Surface-plasmon opto-magnetic field enhancement for all-optical magnetization switching

Abstract

The demand for faster magnetization switching speeds and lower energy consumption has driven the field of spintronics in recent years. The magnetic tunnel junction is the most developed spintronic memory device in which the magnetization of the information storage layer is switched by spin-transfer-torque or spin-orbit torque interactions. Whereas these novel spin-torque interactions exemplify the potential of electron-spin-based devices and memory, the switching speed is limited to the ns regime by the precessional motion of the magnetization.
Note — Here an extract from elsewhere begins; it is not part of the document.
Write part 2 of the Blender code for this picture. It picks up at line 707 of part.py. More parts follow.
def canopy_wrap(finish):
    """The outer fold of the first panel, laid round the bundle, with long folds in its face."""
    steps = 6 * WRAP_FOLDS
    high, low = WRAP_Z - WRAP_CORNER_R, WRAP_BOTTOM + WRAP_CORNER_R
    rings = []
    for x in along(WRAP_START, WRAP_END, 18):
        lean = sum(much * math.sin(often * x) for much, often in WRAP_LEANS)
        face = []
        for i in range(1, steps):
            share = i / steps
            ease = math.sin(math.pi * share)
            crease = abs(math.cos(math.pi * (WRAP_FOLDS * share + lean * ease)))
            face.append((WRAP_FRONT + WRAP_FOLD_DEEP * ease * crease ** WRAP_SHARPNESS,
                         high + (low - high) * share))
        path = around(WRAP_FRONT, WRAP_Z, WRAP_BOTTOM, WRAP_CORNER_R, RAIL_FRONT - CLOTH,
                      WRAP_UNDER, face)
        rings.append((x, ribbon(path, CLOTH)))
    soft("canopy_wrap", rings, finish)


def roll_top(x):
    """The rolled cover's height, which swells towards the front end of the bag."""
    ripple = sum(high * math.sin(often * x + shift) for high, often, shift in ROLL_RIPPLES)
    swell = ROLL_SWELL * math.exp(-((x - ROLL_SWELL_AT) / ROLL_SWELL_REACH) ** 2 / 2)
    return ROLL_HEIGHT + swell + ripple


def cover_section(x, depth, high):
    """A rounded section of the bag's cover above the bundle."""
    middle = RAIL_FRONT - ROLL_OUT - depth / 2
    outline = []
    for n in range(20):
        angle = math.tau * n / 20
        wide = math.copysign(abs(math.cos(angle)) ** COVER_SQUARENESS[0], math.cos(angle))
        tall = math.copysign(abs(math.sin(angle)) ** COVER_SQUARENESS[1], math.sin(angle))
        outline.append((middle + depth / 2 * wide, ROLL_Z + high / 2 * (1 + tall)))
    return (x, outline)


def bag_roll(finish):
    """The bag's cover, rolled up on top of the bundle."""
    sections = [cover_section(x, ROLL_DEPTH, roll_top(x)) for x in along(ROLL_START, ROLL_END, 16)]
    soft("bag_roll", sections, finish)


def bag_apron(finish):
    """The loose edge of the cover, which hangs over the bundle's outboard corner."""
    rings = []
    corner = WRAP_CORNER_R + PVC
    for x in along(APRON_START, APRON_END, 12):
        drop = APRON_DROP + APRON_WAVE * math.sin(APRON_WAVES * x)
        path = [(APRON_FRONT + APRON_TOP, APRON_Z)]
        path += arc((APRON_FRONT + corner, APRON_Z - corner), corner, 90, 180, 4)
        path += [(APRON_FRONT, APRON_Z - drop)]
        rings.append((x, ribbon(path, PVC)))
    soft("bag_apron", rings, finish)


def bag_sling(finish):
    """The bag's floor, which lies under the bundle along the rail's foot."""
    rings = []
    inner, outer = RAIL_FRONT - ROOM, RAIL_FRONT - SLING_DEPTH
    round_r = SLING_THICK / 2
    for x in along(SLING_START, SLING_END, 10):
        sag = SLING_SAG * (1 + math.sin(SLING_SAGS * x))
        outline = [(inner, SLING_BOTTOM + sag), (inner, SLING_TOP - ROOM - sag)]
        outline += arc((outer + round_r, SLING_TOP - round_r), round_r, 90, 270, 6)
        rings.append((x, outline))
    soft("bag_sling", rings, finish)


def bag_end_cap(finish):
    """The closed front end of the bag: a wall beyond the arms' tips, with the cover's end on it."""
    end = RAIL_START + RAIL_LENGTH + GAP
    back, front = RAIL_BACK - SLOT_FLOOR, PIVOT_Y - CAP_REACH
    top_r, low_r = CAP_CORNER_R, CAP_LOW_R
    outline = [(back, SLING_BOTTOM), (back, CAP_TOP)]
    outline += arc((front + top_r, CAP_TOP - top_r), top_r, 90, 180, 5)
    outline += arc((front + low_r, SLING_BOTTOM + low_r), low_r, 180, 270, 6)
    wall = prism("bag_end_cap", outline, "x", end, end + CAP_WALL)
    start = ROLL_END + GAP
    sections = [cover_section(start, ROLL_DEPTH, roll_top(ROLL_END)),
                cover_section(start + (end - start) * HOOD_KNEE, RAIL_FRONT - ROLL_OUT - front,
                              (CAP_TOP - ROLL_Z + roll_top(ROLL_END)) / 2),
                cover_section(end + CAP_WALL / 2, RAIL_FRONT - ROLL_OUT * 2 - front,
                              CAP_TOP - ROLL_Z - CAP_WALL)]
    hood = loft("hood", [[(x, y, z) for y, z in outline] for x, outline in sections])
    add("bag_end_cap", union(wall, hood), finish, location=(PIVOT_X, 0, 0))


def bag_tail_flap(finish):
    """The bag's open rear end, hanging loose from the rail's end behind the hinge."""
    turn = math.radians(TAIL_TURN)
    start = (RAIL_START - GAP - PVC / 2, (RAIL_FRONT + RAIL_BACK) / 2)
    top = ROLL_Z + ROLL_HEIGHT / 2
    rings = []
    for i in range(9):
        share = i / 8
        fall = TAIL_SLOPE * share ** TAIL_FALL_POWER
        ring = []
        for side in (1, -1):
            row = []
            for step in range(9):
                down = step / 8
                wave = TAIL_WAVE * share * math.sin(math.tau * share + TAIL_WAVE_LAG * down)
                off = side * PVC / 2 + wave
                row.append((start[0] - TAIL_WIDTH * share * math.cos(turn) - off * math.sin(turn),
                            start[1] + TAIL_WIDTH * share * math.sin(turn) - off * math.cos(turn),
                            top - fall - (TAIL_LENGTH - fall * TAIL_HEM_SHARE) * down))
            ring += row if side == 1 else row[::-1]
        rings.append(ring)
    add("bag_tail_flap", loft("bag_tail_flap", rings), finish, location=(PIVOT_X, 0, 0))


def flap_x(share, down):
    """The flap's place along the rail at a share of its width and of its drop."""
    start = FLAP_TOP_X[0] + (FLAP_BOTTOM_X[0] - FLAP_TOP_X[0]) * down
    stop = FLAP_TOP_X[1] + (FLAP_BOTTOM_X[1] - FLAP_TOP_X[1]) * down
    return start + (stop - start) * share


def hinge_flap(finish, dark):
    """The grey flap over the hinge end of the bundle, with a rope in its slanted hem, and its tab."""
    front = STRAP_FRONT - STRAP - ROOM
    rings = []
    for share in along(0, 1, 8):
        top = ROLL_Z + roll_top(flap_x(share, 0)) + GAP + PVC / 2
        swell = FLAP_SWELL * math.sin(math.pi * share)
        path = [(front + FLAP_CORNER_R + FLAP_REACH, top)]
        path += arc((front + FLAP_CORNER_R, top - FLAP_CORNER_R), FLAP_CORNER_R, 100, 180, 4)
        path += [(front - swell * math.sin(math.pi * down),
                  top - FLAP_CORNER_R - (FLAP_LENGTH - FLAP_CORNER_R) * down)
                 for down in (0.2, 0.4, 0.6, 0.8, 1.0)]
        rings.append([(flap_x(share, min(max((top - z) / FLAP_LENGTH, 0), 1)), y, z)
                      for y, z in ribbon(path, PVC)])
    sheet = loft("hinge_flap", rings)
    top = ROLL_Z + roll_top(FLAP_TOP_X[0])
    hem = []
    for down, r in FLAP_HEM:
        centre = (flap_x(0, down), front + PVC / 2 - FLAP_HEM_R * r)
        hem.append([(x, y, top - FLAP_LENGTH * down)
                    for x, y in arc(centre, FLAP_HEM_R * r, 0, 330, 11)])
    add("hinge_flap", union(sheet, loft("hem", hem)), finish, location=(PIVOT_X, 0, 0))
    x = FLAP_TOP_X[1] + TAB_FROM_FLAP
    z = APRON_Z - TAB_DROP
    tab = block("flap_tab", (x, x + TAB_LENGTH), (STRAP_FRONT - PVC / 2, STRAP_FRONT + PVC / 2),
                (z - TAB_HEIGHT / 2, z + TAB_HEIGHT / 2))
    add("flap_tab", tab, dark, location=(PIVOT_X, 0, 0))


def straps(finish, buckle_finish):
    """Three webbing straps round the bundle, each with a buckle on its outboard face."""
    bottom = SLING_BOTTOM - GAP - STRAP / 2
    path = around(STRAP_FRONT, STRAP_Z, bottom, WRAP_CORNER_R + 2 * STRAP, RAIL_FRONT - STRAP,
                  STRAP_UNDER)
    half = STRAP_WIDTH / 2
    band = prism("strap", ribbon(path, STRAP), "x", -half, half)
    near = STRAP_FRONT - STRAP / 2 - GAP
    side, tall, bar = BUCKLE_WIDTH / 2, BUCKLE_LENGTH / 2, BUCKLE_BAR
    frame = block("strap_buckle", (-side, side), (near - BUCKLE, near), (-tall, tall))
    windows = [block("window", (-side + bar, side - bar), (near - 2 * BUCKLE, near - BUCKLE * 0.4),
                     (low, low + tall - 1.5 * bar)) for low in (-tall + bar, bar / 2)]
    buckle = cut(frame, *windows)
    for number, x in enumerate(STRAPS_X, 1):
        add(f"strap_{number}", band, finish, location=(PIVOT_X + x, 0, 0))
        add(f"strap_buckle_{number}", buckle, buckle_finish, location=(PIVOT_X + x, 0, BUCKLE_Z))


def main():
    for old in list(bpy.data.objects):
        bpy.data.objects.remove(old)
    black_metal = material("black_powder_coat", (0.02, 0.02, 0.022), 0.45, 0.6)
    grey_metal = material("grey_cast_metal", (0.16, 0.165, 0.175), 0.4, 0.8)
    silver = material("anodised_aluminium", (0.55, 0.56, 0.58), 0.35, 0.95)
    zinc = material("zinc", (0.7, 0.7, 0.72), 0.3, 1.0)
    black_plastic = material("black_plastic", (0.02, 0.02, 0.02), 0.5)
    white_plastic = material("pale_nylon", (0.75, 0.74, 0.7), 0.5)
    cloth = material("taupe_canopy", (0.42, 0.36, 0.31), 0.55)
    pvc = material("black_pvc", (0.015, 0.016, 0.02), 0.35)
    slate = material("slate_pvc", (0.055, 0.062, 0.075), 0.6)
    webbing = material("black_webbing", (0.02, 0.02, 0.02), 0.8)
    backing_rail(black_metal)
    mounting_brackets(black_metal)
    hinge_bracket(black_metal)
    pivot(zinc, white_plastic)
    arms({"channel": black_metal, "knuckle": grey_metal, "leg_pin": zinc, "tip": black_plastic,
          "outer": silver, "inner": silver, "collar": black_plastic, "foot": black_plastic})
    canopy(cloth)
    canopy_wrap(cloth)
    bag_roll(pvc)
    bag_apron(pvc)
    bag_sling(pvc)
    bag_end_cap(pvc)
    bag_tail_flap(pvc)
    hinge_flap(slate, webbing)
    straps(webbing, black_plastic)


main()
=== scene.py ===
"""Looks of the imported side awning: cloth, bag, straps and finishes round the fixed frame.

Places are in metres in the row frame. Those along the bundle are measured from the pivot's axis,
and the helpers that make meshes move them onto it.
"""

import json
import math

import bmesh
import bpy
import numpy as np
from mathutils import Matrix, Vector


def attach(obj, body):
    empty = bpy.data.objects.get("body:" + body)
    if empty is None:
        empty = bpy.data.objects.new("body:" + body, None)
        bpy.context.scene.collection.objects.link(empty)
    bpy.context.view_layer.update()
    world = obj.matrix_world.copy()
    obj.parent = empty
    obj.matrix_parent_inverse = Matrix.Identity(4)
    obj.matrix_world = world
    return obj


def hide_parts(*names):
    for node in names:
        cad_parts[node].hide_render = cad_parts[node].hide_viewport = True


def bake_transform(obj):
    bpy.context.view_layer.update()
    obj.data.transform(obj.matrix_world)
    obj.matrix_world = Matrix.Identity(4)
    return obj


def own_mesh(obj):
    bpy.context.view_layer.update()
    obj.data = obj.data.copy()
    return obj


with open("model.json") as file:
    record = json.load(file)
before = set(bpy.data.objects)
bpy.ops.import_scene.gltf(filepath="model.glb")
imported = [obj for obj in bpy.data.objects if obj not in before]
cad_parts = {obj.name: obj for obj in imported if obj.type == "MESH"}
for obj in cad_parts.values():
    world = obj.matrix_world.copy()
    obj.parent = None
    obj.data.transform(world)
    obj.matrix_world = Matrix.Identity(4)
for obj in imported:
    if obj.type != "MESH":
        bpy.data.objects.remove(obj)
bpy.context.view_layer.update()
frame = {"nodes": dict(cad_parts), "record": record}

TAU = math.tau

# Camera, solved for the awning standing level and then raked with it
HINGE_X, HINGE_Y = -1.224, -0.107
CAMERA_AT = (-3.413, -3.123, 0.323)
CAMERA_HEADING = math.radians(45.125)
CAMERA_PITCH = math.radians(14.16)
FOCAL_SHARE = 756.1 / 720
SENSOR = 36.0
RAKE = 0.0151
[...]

All-optical magnetization switching, based on the inverse Faraday effect, has been shown to be an attractive method for achieving magnetization switching at sub-ps speeds. Successful magnetization reversal in thin films has been demonstrated by using circularly polarized light. However, a method for all-optical switching of on-chip nanomagnets in high density memory modules has not been described. In this work we propose to use plasmonics, with CMOS compatible plasmonic materials, to achieve on-chip magnetization reversal in nanomagnets. Plasmonics allows light to be confined in dimensions much smaller than the diffraction limit of light. This in turn yields higher localized electromagnetic field intensities. In this work, through simulations, we show that by using localized surface plasmon resonances, it is possible to couple light to nanomagnets and achieve significantly higher opto-magnetic field values in comparison to free space light excitation.